Piper is an excellent actress, and during her years of comedy performing she has developed superb timing, whether in spinning an anecdote, or delivering a punch-line. Director Mark Waldrop has kept the show smooth as she moves about at the right moments. Projection of photos and topics helps give the autobiography authenticity.

The Jewish aspect flows throughout, with Yiddish expressions and Piper’s on again-off again relationships with her religion. It also surfaces in the bringing up of her adopted son from a non-Jewish mother with efforts to raise him Jewish. Of course, there is occasion for comedy in that situation too--hence, the show’s title.
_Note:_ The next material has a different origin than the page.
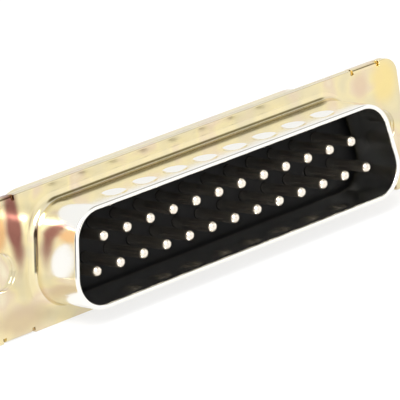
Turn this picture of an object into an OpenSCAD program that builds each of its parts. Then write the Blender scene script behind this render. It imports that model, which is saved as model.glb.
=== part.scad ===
// D-subminiature plug, 25 contacts, with solder cups.
//
// The pieces are drawn lying on their backs: x runs along the connector, y across it and z
// up out of the mating face. stand_up() then turns them so that the mating face looks to -Y
// and the narrow row of contacts is at the top. The origin is the centre of the flange's
// front face.

/* [Flange] */
// Distance from a mounting hole's centre to the flange's end
flange_end = 3; // [2.8:0.05:3.6]
// Height of the flange
flange_h = 12.55; // [12.35:0.05:13.5]
// Radius of the flange's four corners
flange_corner_r = 1.5; // [0.6:0.1:2.4]
// Thickness of the sheet that both shells are drawn from
sheet_t = 0.45; // [0.35:0.01:0.5]

/* [Mounting holes] */
// Distance from the opening's end to the nearest mounting hole's centre
hole_offset = 4.04; // [3.9:0.02:4.4]
// Diameter of the mounting holes
hole_d = 3.4; // [2.9:0.05:3.8]

/* [Nose] */
// Inside width of the D-shaped opening
opening_w = 38.96; // [38.6:0.02:39.4]
// Inside height of the D-shaped opening
opening_h = 8.36; // [8.2:0.02:8.5]
// Inside radius of the opening's corners
opening_corner_r = 2.6; // [2.2:0.05:3]
// Lean of the D's two short sides, in degrees
side_slope = 10; // [4:0.5:14]
// Height of the nose in front of the flange
nose_h = 5.84; // [5.5:0.02:6.3]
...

Piper is her show business name. She was named May Lee Davis at birth in the Bronx, which she explains came from her father’s show biz moniker. What she accomplishes in “Not That Jewish” is to offer plenty of laugher while leading us on her path in life up to the present. There are many accomplishments, including winning an Emmy, but when you are seated and listening to her, it all comes down to the intimacy she is able to establish with her audience in this generously entertaining and often moving performance. At New World Stages, 340 West 50th Street. Phone: 212-239-6200. Reviewed November 15, 2016.